When presented with the smoothed plot instead of the raw plot, users identified the deviating region (E) 28% more often they did so 44% faster. We repeated similar experiments on four other datasets, and saw a maximum 38% (average 21%) increase in accuracy and a maximum 44% (average 24%) decrease in response time.

ASAP: Automatic Smoothing for Attention Prioritization

Given that smoothing can improve user perception of deviations in time series, how should we decide how much to smooth?

As a running example, imagine an infrastructure engineer who wants to smooth her CPU usage plot on the dashboard (left plot). How should she smooth this plot? It turns out that this is not an easy question to answer: if she smooths too little, the resulting visualization (middle plot) is still noisy; if she smooths too much, the visualization (right plot) loses structure and therefore does not provide much context regarding the potential causes of the increased usage.

Examples of the effect of applying different amount of smoothing on the same time series

Since the amount of smoothing can have a large impact on visualization quality, we developed a new technique called ASAP, that automates the choice of smoothing parameters.

Smoothing function and smoothness measure

ASAP uses moving average as the smoothing function both because it is simple to implement and because it is effective at smoothing out short-term fluctuations (and therefore highlighting trends). We can control the amount of smoothing for the moving average by changing the window size. In general, the larger window sizes correspond to more smoothing:

To quantitatively compare two smoothed plots, we need a metric that measures the “smoothness” of time series visualizations. Standard summary statistics (e.g. mean, variance) are a poor fit for the task, as illustrated by the two time series below, which appear visually distinct yet both have mean of zero and variance of one. The blue time series looks “smoother” than the red because there are fewer “fluctuations” between neighbouring points. In fact, the difference between neighbouring points is oscillating between 2 and -2 in the red time series, as opposed to staying at a constant of 0.7 in the blue time series.

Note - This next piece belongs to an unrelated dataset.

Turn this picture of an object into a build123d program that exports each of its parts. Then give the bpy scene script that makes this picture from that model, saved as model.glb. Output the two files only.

Example time series that appear visually distinct yet have the same mean and variance.

Therefore, ASAP quantifies the smoothness of a time series visualization by measuring the variation of the differences between neighbouring points. The smaller the variation, the smoother the time series. For example, the red and blue time series aforementioned have variance 4 and 0 respectively.

Preservation measure

Our smoothing strategy suggests we should increase the window size of the moving average to decrease point-to-point differences. However, if we keep smoothing, we will end up with a straight line, which is smooth but might not be interesting for users to look at. What we are missing is a means of preventing oversmoothing.

For intuition, compare the following two smoothed versions of our example CPU usage plot:

The middle plot is a good amount of smoothing since it removes the noisy fluctuations while preserving the usage spikes in the original plot, which provide context for the overall increasing trend; the right plot, in comparison, smooths away the peaks and is only left with an increasing trend.

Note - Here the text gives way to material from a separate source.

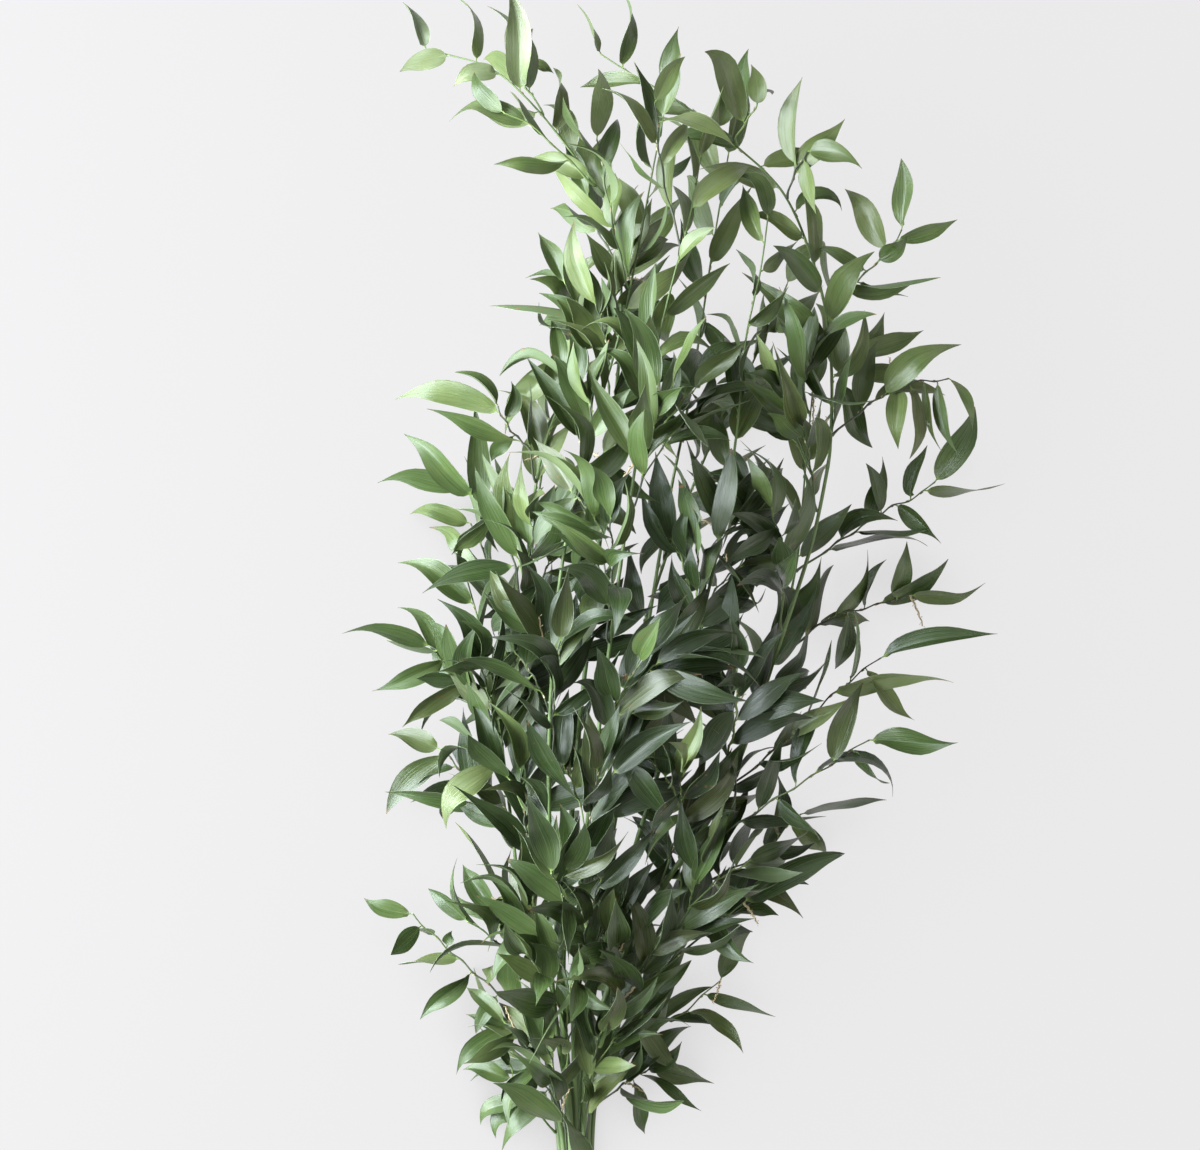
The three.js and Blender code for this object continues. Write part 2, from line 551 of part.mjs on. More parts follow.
// Main stems: bare from the cut end up, with leaf nodes at the top.
function growStem({ name, slot, leaves, path, aims }) {
  const gatherX = slot[0] * stemPitch;
  const gatherZ = stemRadius + 0.2 + slot[1] * stemPitch * Math.cos(Math.PI / 6);
  const cutY = -cutLength + 9 * Math.sin(slot[0] * 2.3 + slot[1] * 4.1);
  const cut = new THREE.Vector3(gatherX, cutY, gatherZ);
  const gather = new THREE.Vector3(gatherX, gatherEnd, gatherZ);
  const ease = gather.clone().lerp(planPoint(path[0]), 0.09);
  ease.y = THREE.MathUtils.lerp(gather.y, path[0][1] * square, 0.3);
  const curve = new THREE.CurvePath();
  curve.add(new THREE.LineCurve3(cut, gather));
  curve.add(new THREE.CatmullRomCurve3([gather, ease, ...path.map(planPoint)], false, "centripetal"));
  const length = curve.getLength();
  const leafy = leaves * leafSpacing;
  const bareSteps = Math.round((length - leafy) / bareSpacing);
  const distances = Array.from({ length: bareSteps }, (_, i) => (i * (length - leafy)) / bareSteps);
  for (let n = 0; n <= leaves; n++) distances.push(length - leafy + n * leafSpacing);
  const shares = distances.map((distance) => Math.min(1, distance / length));
  const centres = shares.map((share) => curve.getPointAt(share));
  const taper = (share) => THREE.MathUtils.lerp(stemRadius, stemTipRadius, Math.pow(share, 1.3));
  const radii = shares.map(taper);
  const flow = flowOf(centres);
  flow[0].set(0, 1, 0);
  const rings = rodRings(centres, radii, 6, flow);
  const firstSide = random() < 0.5 ? 1 : -1;
  const rod = { rings, centres, radii, flow, leaves, aims, firstSide, sockets: new Map() };
  const stretches = stretchesOf(rings, rod);
  if (!stretches.every((shape) => isClear(shape))) throw new Error("stem " + name + " crosses another");
  placed.push(...stretches);
  return { letter: name, name: "stem_" + name, rods: [rod] };
}

// The place on a stem that is a given way up the plan.
function placeOn({ rods: [{ centres, radii }] }, planAlong) {
  const y = planAlong * square;
  const i = centres.findIndex((centre, k) => centre.y < y && centres[k + 1]?.y >= y);
  if (i < 0) return null;
  const part = (y - centres[i].y) / (centres[i + 1].y - centres[i].y);
  return {
    point: centres[i].clone().lerp(centres[i + 1], part),
    flow: centres[i + 1].clone().sub(centres[i]).normalize(),
    radius: THREE.MathUtils.lerp(radii[i], radii[i + 1], part),
    share: (i + part) / (centres.length - 1),
  };
}

// A thin twig along a curve, with its nodes set off to alternate sides. Null if it isn't clear.
function growTwig(curve, { radius, leaves, aims, firstSide, outward, bearer, node, socket }) {
  const length = curve.getLength();
  const firstLeaf = Math.min(0.4, firstLeafAt / length);
  const shares = [0, Math.min(0.12, elbowAt / length)];
  for (let n = 0; n < leaves; n++) shares.push(firstLeaf + ((1 - firstLeaf) * n) / (leaves - 1));
  const centres = shares.map((share) => curve.getPointAt(Math.min(1, share)));
  const flow = flowOf(centres);
  centres.forEach((centre, i) => {
    const sideways = new THREE.Vector3().crossVectors(up, flow[i]);
    if (i > 1) centre.addScaledVector(sideways, i % 2 ? zigzag : -zigzag);
  });
  flow[0] = outward;
  const radii = shares.map((share) => THREE.MathUtils.lerp(radius, twigTipRadius, share));
  const rings = rodRings(centres, radii, 3, flow);
  if (socket) rings[0] = untwisted(socket.points, rings[1]);
  const rod = { rings, centres, radii, flow, leaves, aims, firstSide, sockets: new Map() };
  rod.isFork = Boolean(socket);
  const stretches = stretchesOf(rings, rod);
  const isOwnNode = (old) => socket && old.rod === bearer && old.part === node;
  if (!stretches.every((shape) => isClear(shape, (old) => shape.part < 1 && isOwnNode(old)))) return null;
  const fatRings = rodRings(centres, radii.map((r) => r + twigClearance), 3, flow);
  const fat = stretchesOf(fatRings);
  if (!fat.every((shape) => isClear(shape, (old) => shape.part < 2 && old.rod === bearer))) return null;
  placed.push(...stretches);
  return rod;
}

// Ways to shift a twig's route, [up, across], in millimetres, from the least on.
const lifts = [0, 5, -5, 10, -10, 16, -16, 23, 30];
const shifts = lifts.flatMap((lift) => [0, 5, -5, 10, -10].map((across) => [lift, across]));
shifts.sort((p, q) => Math.hypot(...p) - Math.hypot(...q));

// A side shoot leaves its stem square to it and follows a route, which is shifted until it is clear.
function growShoot(stem, planAlong, route, details) {
  const { point, flow, radius } = placeOn(stem, planAlong);
  for (const [lift, shift] of shifts) {
    const places = route.map((place) => place.clone().add(new THREE.Vector3(shift, 0, lift)));
    places.forEach((place) => (place.z = Math.max(place.z, lowestTwig)));
    const outward = squareTo(places[0].clone().sub(point), flow);
    const start = onward(point, outward, radius + joint);
    const elbow = onward(onward(start, outward, 3), flow, 3.5);
    const curve = new THREE.CatmullRomCurve3([start, elbow, ...places], false, "centripetal");
    const rod = growTwig(curve, { ...details, outward, bearer: stem.rods[0], radius: twigRadius });
    if (rod) return rod;
  }
  throw new Error("no clear way for a shoot of stem " + stem.letter + " at " + planAlong);
}

function outlineShoot({ stem, along, route, leaves, aims }, i) {
  const firstSide = i % 2 ? 1 : -1;
  const rod = growShoot(stemBy[stem], along, route.map(planPoint), { leaves, aims, firstSide });
  rod.isOutline = true;
  return { name: "shoot_" + stem + "_" + (i + 1), rods: [rod] };
}

// The stem that passes nearest to a tip, a shoot's length before it.
function bearerOf(tip) {
  const reaches = grownStems.map((stem) => ({ stem, place: placeOn(stem, tip[1] - innerReach) }));
  const growing = reaches.filter(({ place }) => place && place.share < 0.93);
  const wanted = planPoint([tip[0], 0, tip[2] - 4]);
  const miss = ({ place: { point } }) => Math.hypot(point.x - wanted.x, point.z - wanted.z);
  return growing.sort((p, q) => miss(p) - miss(q))[0];
}

function innerShoot(tip, i) {
  const { stem, place } = bearerOf(tip);
  const end = planPoint(tip);
  const bend = place.point.clone().lerp(end, 0.45);
  bend.addScaledVector(place.flow, 12);
  const firstSide = i % 2 ? 1 : -1;
  const main = growShoot(stem, tip[1] - innerReach, [bend, end], { leaves: 9, aims: [], firstSide });
  const name = "shoot_" + stem.letter + "_" + (outlineShoots.length + i + 1);
  return { name, rods: [main, ...forks.flatMap((fork) => forkOf(main, firstSide * fork.side, fork))] };
}

// Ways for a fork to lie, [above, beside] its side shoot, in millimetres, from the best on.
const forkLies = [[-30, 28], [24, 26], [-14, 34], [12, 34], [-40, 14], [34, 12]];

// A smaller twig that forks off a shoot, to one side and below or above it.
function forkOf(main, lean, { node, reach }) {
  const flow = main.flow[node];
  const root = main.centres[node];
  const sideways = new THREE.Vector3().crossVectors(up, flow).normalize();
  for (const [lift, shift] of forkLies) {
    for (const side of [lean, -lean]) {
      const end = onward(onward(onward(root, flow, reach), sideways, side * shift), up, lift);
      end.z = Math.max(end.z, lowestTwig + 1);
      const bend = onward(root.clone().lerp(end, 0.4), flow, 9);
      const socket = socketOn(main, node, bend.clone().sub(root).normalize());
      if (!socket) continue;
      const curve = new THREE.CatmullRomCurve3([centreOf(socket.points), bend, end], false, "centripetal");
      const details = { radius: forkRadius, leaves: forkLeaves, aims: [], firstSide: -side };
      const outward = curve.getTangentAt(0);
      const rod = growTwig(curve, { ...details, outward, bearer: main, node, socket });
      if (!rod) continue;
      main.sockets.set(socket.key, socket.points);
      return [rod];
    }
  }
  return [];
}

const grownStems = stems.map(growStem);
const stemBy = Object.fromEntries(grownStems.map((stem) => [stem.letter, stem]));
const outline = outlineShoots.map(outlineShoot);
const inner = innerTips.map(innerShoot);

const bunch = new THREE.Group();
for (const { name, rods } of [...outline, ...grownStems, ...inner]) {
  const leaves = rods.flatMap(leavesOf);
  bunch.add(meshOf([...rods.flatMap(rodFaces), ...leaves], name));
}

// The origin is on the surface, below the middle of the bunch.
const box = new THREE.Box3().setFromObject(bunch);
const middle = box.getCenter(new THREE.Vector3());
bunch.position.set(-middle.x, -middle.y, -box.min.z);

export default bunch;
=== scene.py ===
# A bunch of ruscus stems laid down on a pale floor.
# Fine leaves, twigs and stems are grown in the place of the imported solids.
# Metres, +Y from the cut ends to the tips, +X across the bunch, +Z up.
import math
import bpy
import bmesh
import numpy as np
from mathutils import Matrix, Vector


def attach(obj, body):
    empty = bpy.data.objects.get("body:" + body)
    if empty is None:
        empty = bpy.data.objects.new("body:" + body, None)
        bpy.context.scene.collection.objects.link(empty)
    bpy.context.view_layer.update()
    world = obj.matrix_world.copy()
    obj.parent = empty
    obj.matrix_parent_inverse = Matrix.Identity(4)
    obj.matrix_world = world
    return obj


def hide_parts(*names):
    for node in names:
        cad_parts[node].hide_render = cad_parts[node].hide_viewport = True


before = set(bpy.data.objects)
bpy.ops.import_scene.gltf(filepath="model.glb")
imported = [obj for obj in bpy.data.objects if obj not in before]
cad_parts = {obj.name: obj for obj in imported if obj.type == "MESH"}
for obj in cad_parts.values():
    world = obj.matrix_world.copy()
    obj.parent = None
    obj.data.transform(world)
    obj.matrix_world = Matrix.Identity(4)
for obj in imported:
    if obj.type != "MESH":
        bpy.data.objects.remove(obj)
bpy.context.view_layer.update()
mm = 0.001
fullTurn = 2 * math.pi
dice = np.random.default_rng(417)  # every chance below comes from here
onLeaf, onTwig, onStem, onCut, onDry = range(5)  # places in the list of finishes


def unit(vectors):
    return vectors / np.maximum(np.linalg.norm(vectors, axis=-1, keepdims=True), 1e-12)


def squareTo(vectors, axes):
    return unit(vectors - (vectors * axes).sum(-1, keepdims=True) * axes)


def distance(first, second):
    return np.linalg.norm(first - second, axis=-1)


# mm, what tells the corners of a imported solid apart
packed = {
    "sameCorner": 0.02,
    "tipReach": 3,  # a leaf's tip is at least this far from the corners of its last ring
    "shootSide": 2.5,  # a side shoot's first ring is even-sided, and its sides are shorter than this
    "shootReach": 3.5,  # corners nearer than this to the middle of a ring are beside it
    "stemReach": 6,
    "stemCorners": 6,  # how many a stem's cut end has
}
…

ASAP’s strategy to prevent oversmoothing is to measure how well the smoothed plot is preserving the significant deviations, or “outlyingness” in the original plot. Conveniently, the kurtosis measure in statistics exactly captures this outlyingness of the underlying distribution that generates the time series. Informally, high kurtosis indicates that the distribution is prone to produce outliers (or infrequent extreme deviations), whereas low kurtosis indicates that the distribution is rather uniform. In the CPU usage plot example above, the original plot has kurtosis 4.1, and the “good” and “bad” smoothings have kurtosis 4.3 (> 4.1) and 2.8 (< 4.1) respectively. In ASAP, we prevent smoothing away large-scale deviations in the original time series by ensuring any smoothing preserves its kurtosis.

Putting it all together

In summary, ASAP makes time series visualizations as smooth as possible while preserving long-term deviations. Concretely, ASAP’s goal is to minimize the variance of point-to-point differences by adjusting the window size of the moving average function, while making sure that kurtosis of the smoothed time series is no smaller than that of the original time series.

Going faster

To make ASAP run at interactive speed, we employ several optimizations. For example, ASAP takes into account the resolution of the end display devices and preaggregates time series accordingly. ASAP’s smoothed time series are designed to be displayed on devices such as computer monitors, smartphones, and tablet screens for human consumption, each which has a limited resolution that is usually much smaller than the dimensionality of a given time series. These pixel densities place restrictions on the amount of information that can be shown in a plot. For example, there is little benefit in plotting all 10K points in a time series displayed on iPhone 7, which only has a resolution of 1334 pixels. Therefore, ASAP preaggregates time series according to the available resolution on the end device to save computation.

iPhone 7 has 1334 pixels

We have two more advanced strategies in the paper, which prune computation for periodic data (by measuring autocorrelation) and avoid materializing visualization updates faster than humans can see (e.g., 30 times a second, even if time series are arriving much faster).

Conclusions

In summary, short-term fluctuations in time series visualizations can often obscure the overall trends. ASAP is a technique for automatically making time series as smooth as possible while preserving long-term deviations. ASAP quantifies the visual smoothness of the time series using the variance of point-to-point differences, and preserve significant deviations in the plot by preserving kurtosis. ASAP employs optimizations such as pushing down the resolution constraints of physical devices to the algorithm to achieve interactive speeds. Our paper, appearing in VLDB this month, contains more details of the algorithm, optimizations and performance and user study results. And you can also try our ASAP Javascript library from the demo website.